State how many lines of the listing below include the word "empty". Give only the number.
--- START OF MATERIAL ---
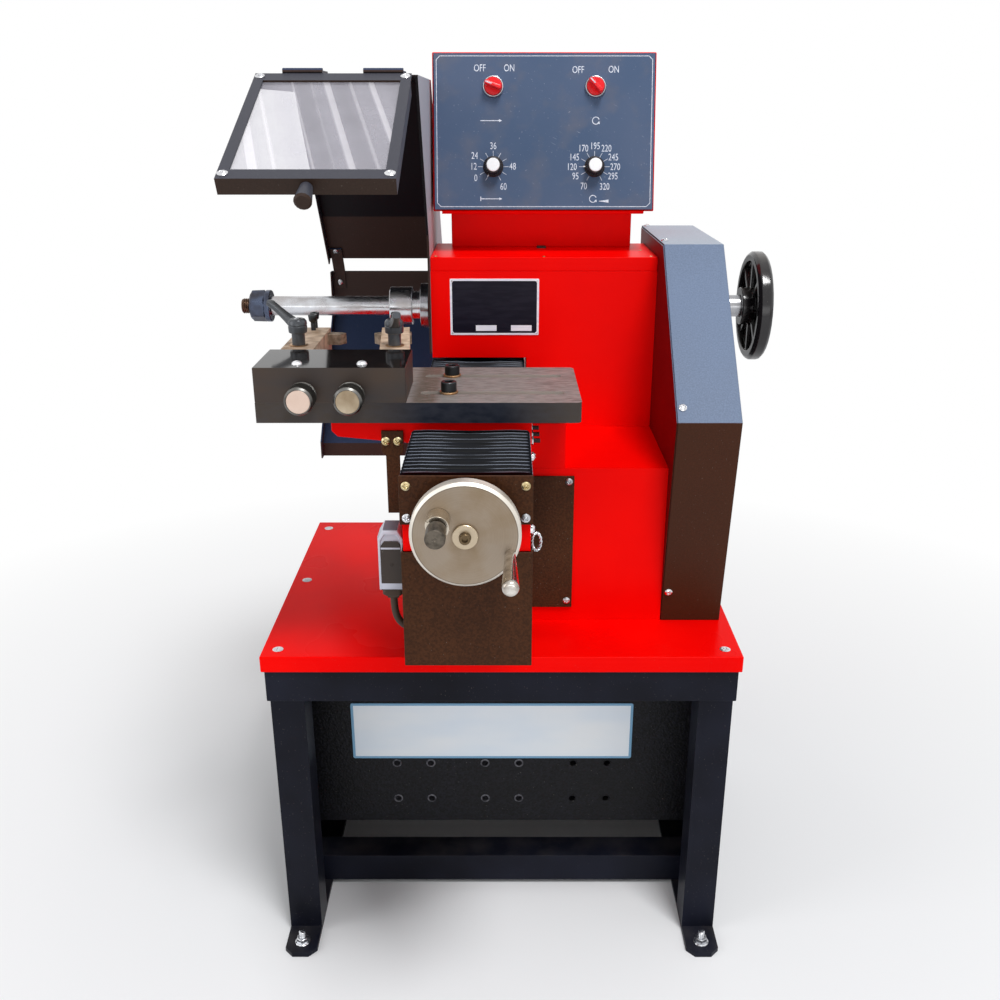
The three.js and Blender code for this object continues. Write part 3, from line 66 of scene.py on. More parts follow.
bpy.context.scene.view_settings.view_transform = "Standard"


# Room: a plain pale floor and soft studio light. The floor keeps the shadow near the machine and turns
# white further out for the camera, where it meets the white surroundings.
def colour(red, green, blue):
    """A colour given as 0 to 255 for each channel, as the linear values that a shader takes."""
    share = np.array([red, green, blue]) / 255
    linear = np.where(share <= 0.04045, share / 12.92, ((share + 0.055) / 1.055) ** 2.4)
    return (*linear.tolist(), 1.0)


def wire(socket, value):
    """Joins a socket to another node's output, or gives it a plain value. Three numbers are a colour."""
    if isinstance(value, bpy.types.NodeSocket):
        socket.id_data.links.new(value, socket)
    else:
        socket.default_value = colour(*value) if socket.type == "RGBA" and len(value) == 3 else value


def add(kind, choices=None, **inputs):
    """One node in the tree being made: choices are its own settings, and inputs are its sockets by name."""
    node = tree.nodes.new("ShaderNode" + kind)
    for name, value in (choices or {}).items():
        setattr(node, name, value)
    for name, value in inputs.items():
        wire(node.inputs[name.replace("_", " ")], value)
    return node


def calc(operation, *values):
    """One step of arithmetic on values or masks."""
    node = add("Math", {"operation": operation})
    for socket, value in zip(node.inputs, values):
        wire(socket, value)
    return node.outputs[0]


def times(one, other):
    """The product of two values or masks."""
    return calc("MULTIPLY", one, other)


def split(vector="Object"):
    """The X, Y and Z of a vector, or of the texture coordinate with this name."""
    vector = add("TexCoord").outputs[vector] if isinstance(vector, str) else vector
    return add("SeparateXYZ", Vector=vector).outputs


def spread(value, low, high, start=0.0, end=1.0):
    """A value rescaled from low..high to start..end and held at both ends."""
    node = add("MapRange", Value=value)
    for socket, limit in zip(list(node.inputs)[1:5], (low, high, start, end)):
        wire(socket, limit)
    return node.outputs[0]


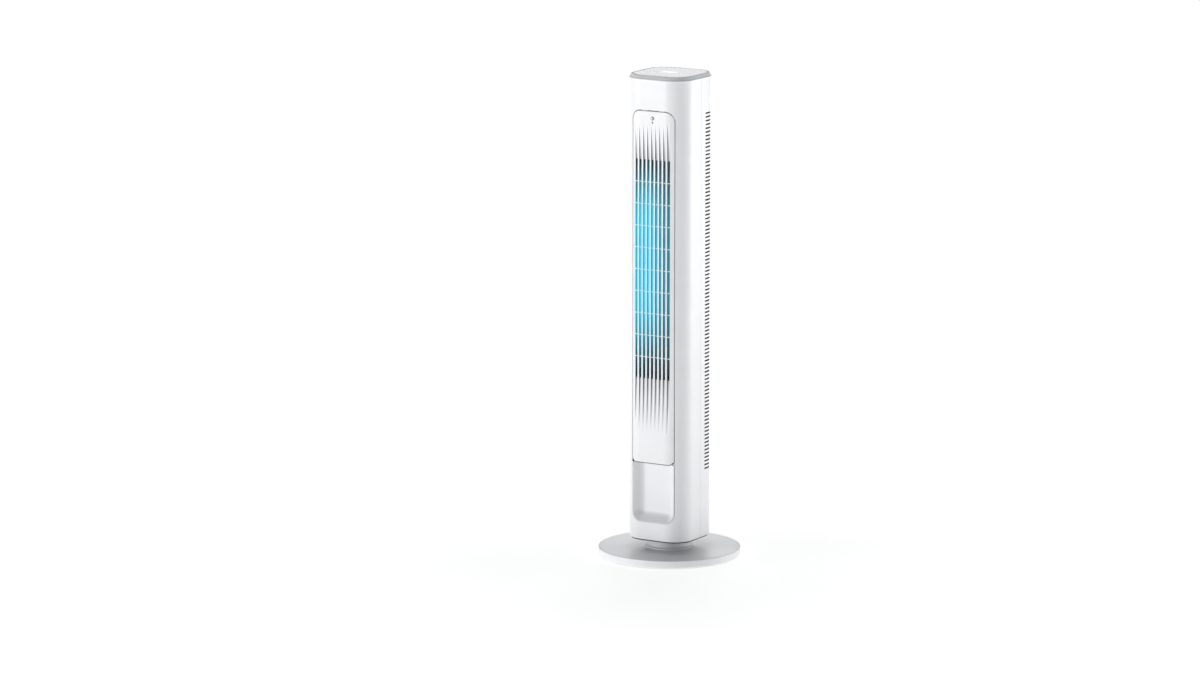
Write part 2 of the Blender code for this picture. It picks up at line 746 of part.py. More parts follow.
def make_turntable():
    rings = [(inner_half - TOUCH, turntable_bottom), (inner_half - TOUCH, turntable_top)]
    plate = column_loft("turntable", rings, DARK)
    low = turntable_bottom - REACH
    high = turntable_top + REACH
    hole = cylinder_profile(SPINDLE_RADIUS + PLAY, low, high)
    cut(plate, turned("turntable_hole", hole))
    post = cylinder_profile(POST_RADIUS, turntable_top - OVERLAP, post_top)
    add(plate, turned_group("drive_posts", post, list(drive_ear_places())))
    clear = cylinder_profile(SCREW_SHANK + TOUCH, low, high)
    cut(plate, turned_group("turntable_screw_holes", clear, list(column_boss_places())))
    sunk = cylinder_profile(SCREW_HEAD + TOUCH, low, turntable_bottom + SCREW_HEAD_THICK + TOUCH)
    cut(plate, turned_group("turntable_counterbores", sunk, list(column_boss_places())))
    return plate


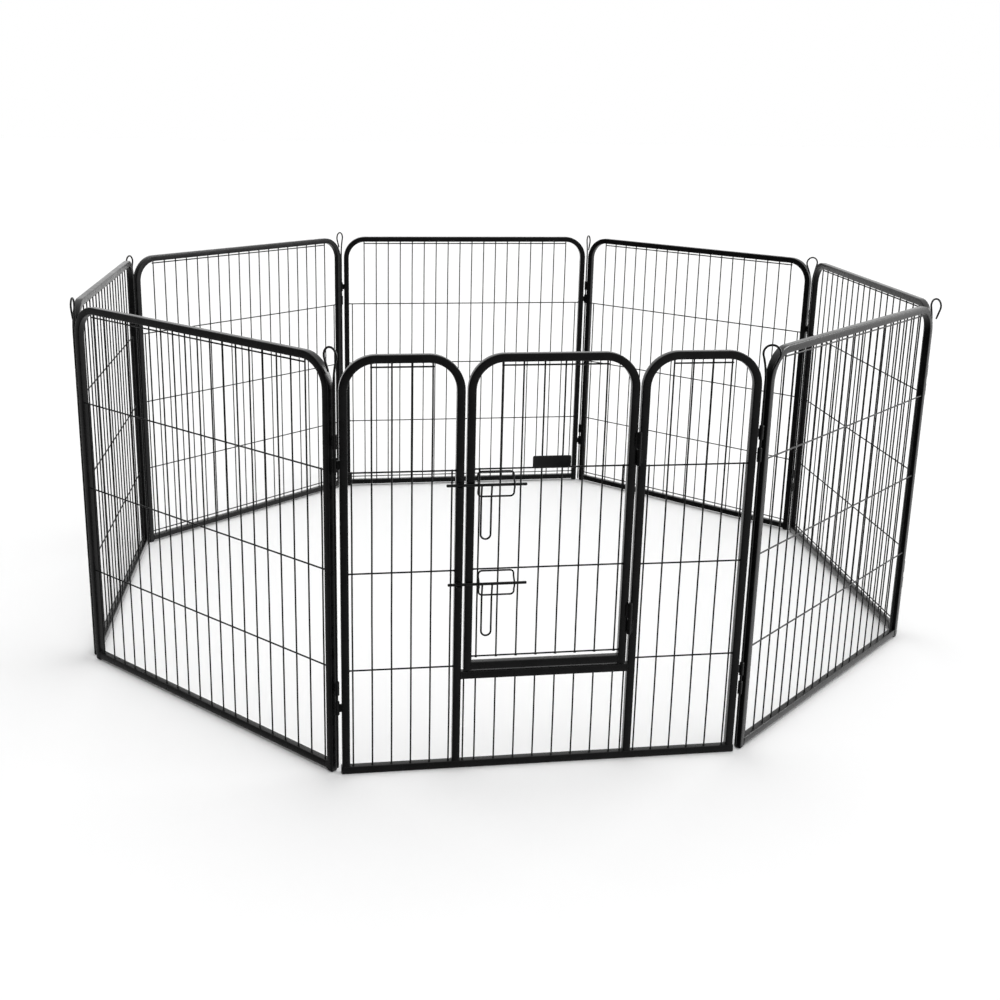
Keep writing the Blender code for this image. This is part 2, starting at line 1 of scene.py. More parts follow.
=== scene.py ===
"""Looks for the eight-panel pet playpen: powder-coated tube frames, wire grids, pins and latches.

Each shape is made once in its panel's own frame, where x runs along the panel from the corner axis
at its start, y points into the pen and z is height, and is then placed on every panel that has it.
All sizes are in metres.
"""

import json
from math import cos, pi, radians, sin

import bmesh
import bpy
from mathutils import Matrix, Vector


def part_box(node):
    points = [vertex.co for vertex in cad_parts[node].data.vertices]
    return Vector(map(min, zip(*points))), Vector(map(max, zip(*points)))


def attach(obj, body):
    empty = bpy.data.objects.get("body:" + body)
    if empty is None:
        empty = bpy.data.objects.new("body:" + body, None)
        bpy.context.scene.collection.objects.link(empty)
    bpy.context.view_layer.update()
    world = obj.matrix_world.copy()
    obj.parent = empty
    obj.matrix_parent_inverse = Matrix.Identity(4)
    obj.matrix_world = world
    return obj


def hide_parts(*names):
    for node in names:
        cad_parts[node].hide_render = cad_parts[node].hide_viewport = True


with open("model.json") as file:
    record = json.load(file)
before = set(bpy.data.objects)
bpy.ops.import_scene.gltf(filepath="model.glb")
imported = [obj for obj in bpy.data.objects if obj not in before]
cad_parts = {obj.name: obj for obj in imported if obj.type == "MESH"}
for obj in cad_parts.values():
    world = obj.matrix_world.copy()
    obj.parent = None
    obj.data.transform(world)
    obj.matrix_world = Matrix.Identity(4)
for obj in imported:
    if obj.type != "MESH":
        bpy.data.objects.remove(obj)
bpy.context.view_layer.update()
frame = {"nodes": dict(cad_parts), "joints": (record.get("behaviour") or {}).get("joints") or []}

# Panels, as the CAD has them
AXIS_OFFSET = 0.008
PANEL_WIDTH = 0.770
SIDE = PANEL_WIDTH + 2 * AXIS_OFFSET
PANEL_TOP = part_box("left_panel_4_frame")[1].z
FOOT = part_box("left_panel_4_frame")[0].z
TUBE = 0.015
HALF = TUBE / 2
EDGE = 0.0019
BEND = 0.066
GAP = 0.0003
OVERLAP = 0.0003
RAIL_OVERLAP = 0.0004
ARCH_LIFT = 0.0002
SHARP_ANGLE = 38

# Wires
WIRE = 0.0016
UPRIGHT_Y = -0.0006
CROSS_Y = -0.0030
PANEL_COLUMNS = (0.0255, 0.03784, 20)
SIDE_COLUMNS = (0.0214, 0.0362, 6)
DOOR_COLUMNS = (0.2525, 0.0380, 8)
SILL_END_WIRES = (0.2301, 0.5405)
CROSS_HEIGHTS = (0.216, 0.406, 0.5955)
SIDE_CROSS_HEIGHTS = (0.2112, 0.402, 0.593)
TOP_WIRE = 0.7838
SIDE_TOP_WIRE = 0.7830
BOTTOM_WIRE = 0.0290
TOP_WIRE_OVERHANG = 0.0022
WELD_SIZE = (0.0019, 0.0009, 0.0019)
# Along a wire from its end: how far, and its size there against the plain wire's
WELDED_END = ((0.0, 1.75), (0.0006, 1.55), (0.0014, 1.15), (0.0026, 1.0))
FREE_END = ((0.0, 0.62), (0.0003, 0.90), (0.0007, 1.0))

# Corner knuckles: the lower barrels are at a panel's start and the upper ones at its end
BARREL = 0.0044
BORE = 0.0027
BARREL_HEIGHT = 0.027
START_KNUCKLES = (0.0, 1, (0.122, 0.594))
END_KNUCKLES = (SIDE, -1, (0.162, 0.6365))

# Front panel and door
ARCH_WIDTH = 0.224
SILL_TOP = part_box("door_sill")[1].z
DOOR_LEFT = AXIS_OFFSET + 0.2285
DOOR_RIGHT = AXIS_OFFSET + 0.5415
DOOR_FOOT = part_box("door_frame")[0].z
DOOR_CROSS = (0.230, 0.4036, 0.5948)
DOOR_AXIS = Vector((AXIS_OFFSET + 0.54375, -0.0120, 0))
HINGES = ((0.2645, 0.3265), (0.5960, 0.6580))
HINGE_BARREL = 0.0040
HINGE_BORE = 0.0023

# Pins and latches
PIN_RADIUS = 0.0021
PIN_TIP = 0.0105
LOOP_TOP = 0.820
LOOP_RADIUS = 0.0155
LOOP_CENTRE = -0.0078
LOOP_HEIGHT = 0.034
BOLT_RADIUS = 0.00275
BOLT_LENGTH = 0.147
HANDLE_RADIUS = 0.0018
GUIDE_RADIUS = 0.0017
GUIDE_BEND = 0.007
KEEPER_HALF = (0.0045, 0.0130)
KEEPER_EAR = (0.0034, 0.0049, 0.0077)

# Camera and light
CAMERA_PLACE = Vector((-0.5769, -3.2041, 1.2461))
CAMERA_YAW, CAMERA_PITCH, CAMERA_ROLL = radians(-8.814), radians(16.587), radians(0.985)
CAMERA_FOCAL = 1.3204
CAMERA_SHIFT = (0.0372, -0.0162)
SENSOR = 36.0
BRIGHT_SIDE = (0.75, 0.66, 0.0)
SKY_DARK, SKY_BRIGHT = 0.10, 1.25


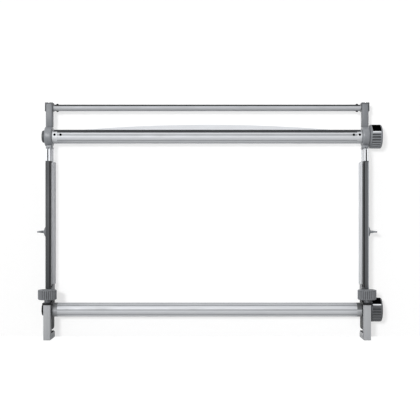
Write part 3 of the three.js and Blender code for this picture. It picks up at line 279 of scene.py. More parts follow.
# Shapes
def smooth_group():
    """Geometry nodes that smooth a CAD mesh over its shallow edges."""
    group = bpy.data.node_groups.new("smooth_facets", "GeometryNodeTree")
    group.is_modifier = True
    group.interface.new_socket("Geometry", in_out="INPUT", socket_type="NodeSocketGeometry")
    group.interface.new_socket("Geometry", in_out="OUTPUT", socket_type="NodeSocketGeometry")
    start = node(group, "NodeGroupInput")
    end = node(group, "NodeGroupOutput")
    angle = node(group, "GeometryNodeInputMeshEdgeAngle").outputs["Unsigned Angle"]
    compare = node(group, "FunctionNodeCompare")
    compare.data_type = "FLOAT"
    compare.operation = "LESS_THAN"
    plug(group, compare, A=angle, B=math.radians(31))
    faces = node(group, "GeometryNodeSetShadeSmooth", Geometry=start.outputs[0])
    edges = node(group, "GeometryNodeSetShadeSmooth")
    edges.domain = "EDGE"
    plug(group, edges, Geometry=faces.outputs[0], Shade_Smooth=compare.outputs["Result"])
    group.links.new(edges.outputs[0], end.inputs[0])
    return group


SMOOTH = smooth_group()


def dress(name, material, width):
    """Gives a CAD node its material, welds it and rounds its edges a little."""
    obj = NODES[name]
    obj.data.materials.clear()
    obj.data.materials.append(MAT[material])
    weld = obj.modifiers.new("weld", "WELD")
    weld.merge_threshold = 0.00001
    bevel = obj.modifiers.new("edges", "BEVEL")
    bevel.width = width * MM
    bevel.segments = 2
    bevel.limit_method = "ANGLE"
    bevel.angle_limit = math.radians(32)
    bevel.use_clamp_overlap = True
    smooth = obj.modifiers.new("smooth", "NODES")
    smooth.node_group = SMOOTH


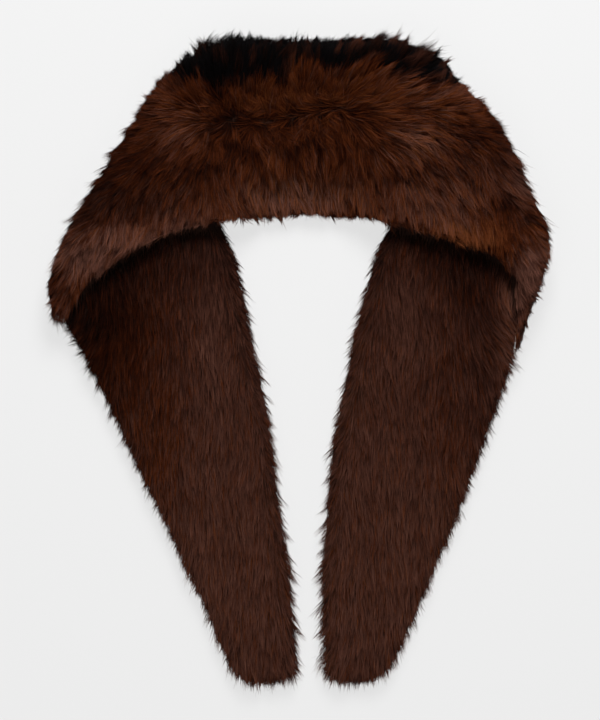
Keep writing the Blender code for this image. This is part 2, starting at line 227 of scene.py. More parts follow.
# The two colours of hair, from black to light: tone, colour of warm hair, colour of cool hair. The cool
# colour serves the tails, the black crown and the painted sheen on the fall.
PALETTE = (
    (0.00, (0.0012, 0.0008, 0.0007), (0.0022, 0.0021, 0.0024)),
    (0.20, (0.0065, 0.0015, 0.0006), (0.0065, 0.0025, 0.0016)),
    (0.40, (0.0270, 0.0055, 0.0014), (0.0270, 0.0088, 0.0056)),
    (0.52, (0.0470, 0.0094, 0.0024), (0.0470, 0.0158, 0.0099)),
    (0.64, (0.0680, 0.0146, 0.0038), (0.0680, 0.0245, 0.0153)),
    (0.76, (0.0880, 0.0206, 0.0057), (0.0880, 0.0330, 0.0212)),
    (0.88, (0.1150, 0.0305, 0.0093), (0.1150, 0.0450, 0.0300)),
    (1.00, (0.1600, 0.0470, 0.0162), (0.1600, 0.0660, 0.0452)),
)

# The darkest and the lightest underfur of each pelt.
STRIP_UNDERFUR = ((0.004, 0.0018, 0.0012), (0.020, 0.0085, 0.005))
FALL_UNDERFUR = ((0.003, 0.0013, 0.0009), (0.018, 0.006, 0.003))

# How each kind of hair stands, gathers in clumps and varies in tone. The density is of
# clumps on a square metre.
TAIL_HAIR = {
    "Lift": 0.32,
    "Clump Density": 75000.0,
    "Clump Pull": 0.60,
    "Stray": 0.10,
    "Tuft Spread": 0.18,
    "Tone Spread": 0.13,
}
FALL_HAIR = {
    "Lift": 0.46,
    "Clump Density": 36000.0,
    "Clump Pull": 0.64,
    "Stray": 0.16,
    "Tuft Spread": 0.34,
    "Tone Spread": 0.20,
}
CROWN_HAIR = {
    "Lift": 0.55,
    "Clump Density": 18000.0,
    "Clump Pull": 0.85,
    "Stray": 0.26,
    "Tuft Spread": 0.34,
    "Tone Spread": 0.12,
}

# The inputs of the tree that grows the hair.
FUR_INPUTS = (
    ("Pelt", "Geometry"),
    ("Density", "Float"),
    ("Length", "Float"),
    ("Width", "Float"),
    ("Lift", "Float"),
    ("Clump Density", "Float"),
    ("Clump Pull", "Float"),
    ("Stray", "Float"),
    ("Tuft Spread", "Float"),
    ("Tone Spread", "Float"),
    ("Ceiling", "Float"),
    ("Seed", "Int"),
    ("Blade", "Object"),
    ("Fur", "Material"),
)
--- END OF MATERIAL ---
-- ANSWER TO THE PROBLEM --
5